PLA is the easiest material to print. It adheres well to most surfaces with minimal bed temperature and does not warp significantly. PETG warps less than ABS but more than PLA. The bigger issue with PETG is stringing and bed adhesion management — it sticks too aggressively to bare PEI and can pull up the coating when removing prints.

Stringing

PETG strings more than PLA at the same settings. You will need to tune retraction (4–6mm Bowden, 1–2mm direct drive), lower printing temperature to the bottom of the range (230°C rather than 250°C), and increase travel speed. PLA at well-tuned settings produces nearly no stringing.

Print Speeds

PLA can be pushed to 200–600mm/s with a high-flow hotend and appropriate formulation. PETG generally tops out at 150–200mm/s for quality results. At higher speeds, PETG underextrudes and strings aggressively. For throughput, PLA wins by a significant margin.

When to Use Each

Use PLA when:

  • The part lives indoors at room temperature
  • You want the fastest print times
  • Aesthetic quality is the priority (prototypes, display models)
  • You are testing a design before committing to a stronger material
  • You need consistent color across many spools

Use PETG when:

  • The part will be in a warm environment (car, outdoors in summer, near electronics)
  • You need moisture or chemical resistance
  • The part will be dropped or experience repeated impact
  • You need food-contact compatibility
  • You are printing functional enclosures or mechanical connectors

Cost Comparison

PLA is generally slightly cheaper than PETG per kilogram. The print time difference (PLA can be printed faster) amplifies this cost advantage on volume work. For hobbyists and makers, the cost difference is minor.
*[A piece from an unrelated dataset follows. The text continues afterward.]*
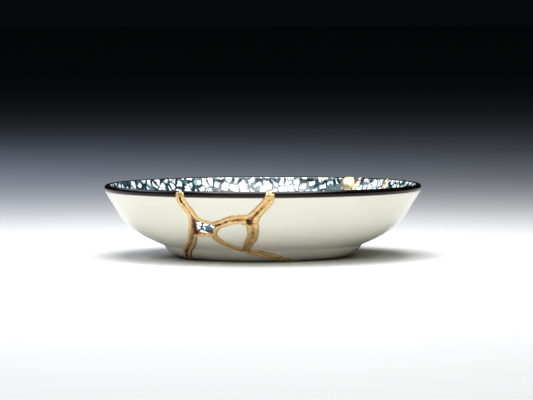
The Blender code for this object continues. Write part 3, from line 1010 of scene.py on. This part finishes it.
def flower_print(tree, place):
    """Small five-petalled flowers: how far a point lies in a petal, in its outline and in the heart."""
    _, local = scattered(tree, place, 0.15, 0.7)
    parts = node(tree, "ShaderNodeSeparateXYZ", {"Vector": local})
    angle = sum_of(tree, "ARCTAN2", parts.outputs["Y"], parts.outputs["X"])
    lobe = sum_of(tree, "ABSOLUTE", sum_of(tree, "COSINE", sum_of(tree, "MULTIPLY", angle, 2.5)))
    edge = sum_of(tree, "MULTIPLY_ADD", lobe, 0.012, 0.016)
    out = vector_sum(tree, "LENGTH", local).outputs["Value"]
    beyond = sum_of(tree, "SUBTRACT", out, edge)
    petals = ranged(tree, beyond, (0.001, -0.003), (0.0, 1.0))
    outline = ranged(tree, beyond, (0.008, 0.004), (0.0, 0.85))
    heart = ranged(tree, out, (0.009, 0.005), (0.0, 1.0))
    return petals, outline, heart


def leaf_print(tree, place):
    """Pairs of pointed leaves that grow towards the rim: how far a point lies in one, and its pale rays."""
    centre, local = scattered(tree, place, 0.29, 0.6)
    outwards = vector_sum(tree, "NORMALIZE", centre)
    along = vector_sum(tree, "DOT_PRODUCT", local, outwards).outputs["Value"]
    crossed = vector_sum(tree, "CROSS_PRODUCT", local, outwards)
    aside = vector_sum(tree, "LENGTH", crossed).outputs["Value"]
    across = sum_of(tree, "ABSOLUTE", sum_of(tree, "SUBTRACT", aside, 0.027))
    reach = sum_of(tree, "MULTIPLY", along, 1 / 0.045)
    room = sum_of(tree, "MULTIPLY_ADD", sum_of(tree, "MULTIPLY", reach, reach), -0.025, 0.025)
    leaf = ranged(tree, sum_of(tree, "SUBTRACT", room, across), (-0.001, 0.003), (0.0, 1.0))
    ray = sum_of(tree, "ABSOLUTE", sum_of(tree, "SINE", sum_of(tree, "MULTIPLY", across, 480.0)))
    fade = ranged(tree, reach, (-0.6, 0.9), (0.0, 0.55))
    rays = sum_of(tree, "MULTIPLY", ranged(tree, ray, (0.45, 0.95), (0.0, 1.0)), fade)
    return leaf, rays


def printed_glaze():
    """Under-glaze print in teal ink on white: pebbles with soft washes, leaves in pairs and small flowers."""
    made, tree = new_material("teal_print_under_glaze")
    place = node(tree, "ShaderNodeUVMap", uv_map="print").outputs["UV"]
    wobble = noise_at(tree, place, 32.0, 2.0, noise_dimensions="2D")
    centred = vector_sum(tree, "SUBTRACT", wobble.outputs["Color"], (0.5, 0.5, 0.0))
    nudge = node(tree, "ShaderNodeVectorMath", {0: centred, "Scale": 0.022}, operation="SCALE")
    spot = vector_sum(tree, "ADD", place, nudge)

    pebbles = node(
        tree, "ShaderNodeTexVoronoi", {"Vector": spot, "Scale": 1 / 0.044, "Randomness": 0.85},
        voronoi_dimensions="2D", feature="DISTANCE_TO_EDGE",
    )
    crowd = noise_at(tree, place, 11.0, 1.0, noise_dimensions="2D")
    line = ranged(tree, crowd, (0.36, 0.64), (0.07, 0.25))
    beyond_line = sum_of(tree, "SUBTRACT", pebbles.outputs["Distance"], line)
    pebble = ranged(tree, beyond_line, (-0.015, 0.035), (0.0, 1.0))
    beside = ranged(tree, beyond_line, (0.02, 0.16), (0.45, 0.0))

    clouds = noise_at(tree, place, 28.0, 3.0, noise_dimensions="2D")
    wash = ranged(tree, clouds, (0.50, 0.66), (0.0, 0.9))
    blot = ranged(tree, clouds, (0.68, 0.80), (0.0, 0.6))
    white = hex_colour("#F2F4F1")
    pale = hex_colour("#A9BCC0")
    teal = hex_colour("#54747D")
    ink = hex_colour("#142C36")
    shaded = mixed(tree, sum_of(tree, "MAXIMUM", wash, beside), white, pale)
    soft_ink = mixed(tree, wash, ink, teal)
    ground = mixed(tree, pebble, soft_ink, shaded)
    blotted = mixed(tree, blot, ground, teal)

    leaf, rays = leaf_print(tree, spot)
    leaf_colour = mixed(tree, rays, hex_colour("#15303A"), hex_colour("#7F9BA0"))
    with_leaves = mixed(tree, leaf, blotted, leaf_colour)
    petals, outline, heart = flower_print(tree, spot)
    with_outline = mixed(tree, outline, with_leaves, soft_ink)
    with_petals = mixed(tree, petals, with_outline, white)
    colour = mixed(tree, heart, with_petals, teal)
    return finished(made, {"Base Color": colour, "Roughness": 0.12, "IOR": 1.5})


def gold_lacquer():
    """Gold powder dusted on wet lacquer: satin, uneven metal, with red-brown lacquer in the hollows, darker
    as painted shade.
    """
    made, tree = new_material("gold_powder_on_lacquer")
    place = node(tree, "ShaderNodeTexCoord").outputs["Object"]
    patches = noise_at(tree, place, 1 / 0.0016, 3.0)
    gold = mixed(tree, patches, hex_colour("#F4D8A2"), hex_colour("#DDB374"))
    hollow = node(tree, "ShaderNodeAttribute", attribute_name="hollow").outputs["Fac"]
    flakes = noise_at(tree, place, 1 / 0.0007, 2.0)
    flakes.inputs["Roughness"].default_value = 0.6
    ragged = sum_of(tree, "MULTIPLY_ADD", flakes, 1.9, -0.97)
    deep = sum_of(tree, "ADD", hollow, ragged)
    bare_and_shaded = ranged(tree, deep, (0.42, 0.60), (0.0, 1.0))
    # Painted shade: the deeper the hollow, the darker the lacquer, down to near black
    painted_shade = ranged(tree, deep, (0.75, 1.35), (0.0, 1.0))
    lacquer = mixed(tree, painted_shade, hex_colour("#97531F"), hex_colour("#2E1208"))
    colour = mixed(tree, bare_and_shaded, gold, lacquer)
    metal = ranged(tree, bare_and_shaded, (0.0, 1.0), (1.0, 0.2))
    grain = noise_at(tree, place, 1 / 0.0005, 3.0)
    gloss = ranged(tree, grain, (0.0, 1.0), (0.26, 0.48))
    bump = bumped(tree, 0.9, 0.25 * MM, grain)
    return finished(made, {"Base Color": colour, "Metallic": metal, "Roughness": gloss, "Normal": bump})


def polished_gold():
    """The round fill: the same gold burnished smooth, so it catches the light."""
    made, tree = new_material("burnished_gold")
    place = node(tree, "ShaderNodeTexCoord").outputs["Object"]
    drift = noise_at(tree, place, 1 / 0.003, 2.0)
    colour = mixed(tree, drift, hex_colour("#FFEBC2"), hex_colour("#F6D190"))
    gloss = ranged(tree, drift, (0.0, 1.0), (0.34, 0.44))
    return finished(made, {"Base Color": colour, "Metallic": 1.0, "Roughness": gloss})


GLAZE, ENAMEL, PRINT, BARE = range(4)


def finish_faces(dish):
    """Gives each face of the turned dish its finish, by where it lies on the outline."""
    for face in dish.data.polygons:
        radius = math.hypot(face.center.x, face.center.y)
        outwards = (face.normal.x * face.center.x + face.normal.y * face.center.y) / max(radius, 1e-9)
        near_lip = face.center.z > HEIGHT - BAND_OUTSIDE
        beyond_lip = radius > RADIUS - WALL / 2
        if near_lip and (beyond_lip or face.center.z > HEIGHT - BAND_INSIDE):
            face.material_index = ENAMEL
        elif face.normal.z > 0.0 and not (outwards > 0.0 and radius > FOOT_LAND_RADIUS):
            face.material_index = PRINT
        elif face.center.z < 0.01 * MM:
            face.material_index = BARE
        else:
            face.material_index = GLAZE


def add_print_map(mesh_data):
    """A map of the inside as if it were spread flat: bearing kept, distance measured along the porcelain."""
    places = places_of(mesh_data)
    along, _ = nearest_on_outline(places)
    radius = np.hypot(places[:, 0], places[:, 1])
    spread = (ALONG[-1] - along) / np.maximum(radius, 1e-9) / PRINT_UNIT
    flat = places[:, :2] * spread[:, None]
    layer = mesh_data.uv_layers.new(name="print")
    corners = np.empty(len(mesh_data.loops), dtype=np.int32)
    mesh_data.loops.foreach_get("vertex_index", corners)
    layer.data.foreach_set("uv", flat[corners].ravel())


def parted(dish):
    """Separates the loose parts of the cut dish, and returns them."""
    only(dish)
    edit_whole_mesh()
    bpy.ops.mesh.separate(type="LOOSE")
    bpy.ops.object.mode_set(mode="OBJECT")
    return list(bpy.context.selected_objects)


def without_crumbs(thing):
    """Drops the crumbs that the cuts left loose, and returns the main part under its name."""
    name = thing.name
    parts = sorted(parted(thing), key=lambda part: len(part.data.vertices))
    for crumb in parts[:-1]:
        bpy.data.objects.remove(crumb, do_unlink=True)
    main_part = only(parts[-1])
    main_part.name = name
    return main_part


def make_shards(finishes, walls):
    """The dish turned, cut along its cracks and parted. A seed inside each shard says which part is which."""
    dish = turned("dish", 0.0, 0.0)
    for finish in finishes:
        dish.data.materials.append(finish)
    finish_faces(dish)
    for face in walls.data.polygons:
        face.material_index = BARE
    cut(dish, walls, keep=True)
    cut(dish, level_prism("window", WINDOW_BEARING, WINDOW_OUTLINE, WINDOW_LINING))
    cut(dish, fill_cylinder("chip", FILL_ROOM))
    cut(dish, level_prism("notch", FILL_PLACE[0], NOTCH_OUTLINE, 0.0))
    parts = parted(dish)
    made = []
    for name, seed in SHARD_SEEDS.items():
        ray = (on_table(*seed) - FOCUS).normalized()
        hits = [(part.ray_cast(FOCUS, ray), part) for part in parts]
        shard = next(part for hit, part in hits if hit[0])
        parts.remove(shard)
        shard.name = name + "_glazed"
        only(shard)
        bpy.ops.object.shade_smooth_by_angle(angle=math.radians(35))
        add_print_map(shard.data)
        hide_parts(name)
        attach(shard, "root")
        made.append(shard)
    for crumb in parts:
        bpy.data.objects.remove(crumb, do_unlink=True)
    return made


def hollows(mesh_data):
    """How deep in a hollow of the lacquer each vertex lies, with the painted dark patches added: the share of
    lacquer brown and painted shade.
    """
    places = places_of(mesh_data)
    along, heights = nearest_on_outline(places)
    level = np.where(along < LIP_TOP, relief_at(places[:, 2]) - DARK_BELOW, DARK_BELOW_INSIDE)
    made = (level - heights) / DARK_DEPTH
    for bearing, reach, radius, strength in DARK_PATCHES:
        gap = places - np.array(on_surface(on_table(bearing, reach)))
        made += strength * np.exp(-(gap**2).sum(axis=1) / radius**2)
    return np.clip(made, 0.0, 2.4)


def make_gold_seams(finish, walls):
    """All the gold in the cracks: beads, groove fills and webs in one skin, then cut at the window."""
    seams = joined("gold_seam_beads", gold_strands())
    fused(seams, GOLD_VOXEL)
    lumps(seams, "lumps", LUMP, LUMP_HEIGHT)
    lumps(seams, "grains", GRAIN, GRAIN_HEIGHT)
    cut(seams, turned("core", -GOLD_SUNK, -GOLD_SUNK))
    cut(seams, gold_webs(walls), "UNION")
    for cutter in pit_cutters():
        cut(seams, cutter)
    cut(seams, level_prism("window", OPENING_BEARING, OPENING_OUTLINE, 0.0))
    cut(seams, fill_cylinder("fill_room", FILL_ROOM))
    cut(seams, level_prism("notch", FILL_PLACE[0], NOTCH_OUTLINE, 0.0))
    bpy.ops.mesh.primitive_cube_add(
        size=1.0, location=(0, 0, TABLE_GAP - HEIGHT / 2), scale=(3 * RADIUS, 3 * RADIUS, HEIGHT),
    )
    cut(seams, set_solid())
    seams = without_crumbs(seams)
    bpy.ops.object.shade_smooth_by_angle(angle=math.radians(50))
    layer = seams.data.attributes.new("hollow", "FLOAT", "POINT")
    layer.data.foreach_set("value", hollows(seams.data).astype(np.float32))
    seams.data.materials.clear()
    seams.data.materials.append(finish)
    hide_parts("gold_seams")
    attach(seams, "root")
    return seams


def make_gold_fill(finish):
    """The round fill of the lost chip: a domed pillow of gold, thicker than the wall."""
    fill = turned("gold_chip_pillow", FILL_PROUD, FILL_PROUD)
    cut(fill, fill_cylinder("round", 0.0), "INTERSECT")
    centre, axis = fill_frame()
    bpy.ops.mesh.primitive_uv_sphere_add(
        segments=48, ring_count=24, radius=1.0, location=centre,
        rotation=axis.to_track_quat("Z", "Y").to_euler(), scale=FILL_DOME,
    )
    cut(fill, set_solid(), "UNION")
    fused(fill, FILL_VOXEL)
    soften = fill.modifiers.new("soften", "SMOOTH")
    soften.factor = 0.5
    soften.iterations = 10
    apply_modifiers(fill)
    bpy.ops.object.shade_smooth()
    fill.data.materials.clear()
    fill.data.materials.append(finish)
    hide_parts("gold_chip_fill")
    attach(fill, "root")
    return fill


def make_floor():
    """A plain pale floor."""
    bpy.ops.mesh.primitive_plane_add(size=40.0, location=(0, 0, 0))
    floor = bpy.context.object
    floor.name = "floor"
    made, _ = new_material("pale_studio_floor")
    floor.data.materials.append(finished(made, {"Base Color": hex_colour("#CFD0D0"), "Roughness": 0.8}))


def make_light(name, place, aim, size, power, colour="#FFFFFF"):
    """A soft box: a flat light turned towards a point, not seen by the camera."""
    bpy.ops.object.light_add(type="AREA", location=place)
    lamp = bpy.context.object
    lamp.name = name
    lamp.data.shape = "RECTANGLE"
    lamp.data.size, lamp.data.size_y = size
    lamp.data.energy = power
    lamp.data.color = hex_colour(colour)[:3]
    lamp.rotation_euler = (Vector(aim) - Vector(place)).to_track_quat("-Z", "Y").to_euler()
    lamp.visible_camera = False
    return lamp


def make_world():
    """A dim grey studio round the soft light."""
    world = bpy.data.worlds.new("studio")
    bpy.context.scene.world = world
    world.use_nodes = True
    world.node_tree.nodes["Background"].inputs["Color"].default_value = hex_colour("#08090A")


def make_camera():
    """The photograph's view: level with the rim, from the front."""
    bpy.ops.object.camera_add(location=(CAMERA_ASIDE, -CAMERA_DISTANCE, CAMERA_HEIGHT))
    camera = bpy.context.object
    camera.data.lens = LENS
    camera.data.sensor_width = SENSOR
    camera.data.clip_start = 0.05
    camera.data.clip_end = 60.0
    camera.rotation_euler = (math.radians(90 - CAMERA_DIP), math.radians(CAMERA_ROLL), 0.0)
    bpy.context.scene.camera = camera


def main():
    """The whole scene: the dish in its finishes, the gold, the floor and the light."""
    make_camera()
    walls = crack_walls()
    make_shards([cream_glaze(), black_enamel(), printed_glaze(), unglazed_foot()], walls)
    make_gold_seams(gold_lacquer(), walls)
    make_gold_fill(polished_gold())
    make_floor()
    make_light("overhead_softbox", (0.0, 0.0, 0.42), (0.0, 0.0, 0.0), (0.38, 0.38), 3.7)
    make_light("front_softbox", (0.0, -0.72, 0.60), (0.0, -0.72, 0.0), (1.0, 1.0), 7.6)
    make_light("left_softbox", (-0.39, 0.08, 0.37), (0.044, 0.061, 0.03), (0.3, 0.3), 0.5)
    make_light("back_softbox", (-0.55, 0.62, 0.60), (-0.35, 0.62, 0.0), (0.8, 0.3), 2.0, "#C9DCFF")
    make_world()
    bpy.context.scene.view_settings.view_transform = "Standard"


main()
For print farms running dozens of kilograms monthly, the combination of material cost and print speed makes PLA significantly cheaper per finished part.

The Short Answer

Default to PLA unless you have a specific reason to upgrade. If that reason is heat, moisture, impact, or food contact — reach for PETG. Both materials are well-understood, easy to source, and reliable when printed correctly.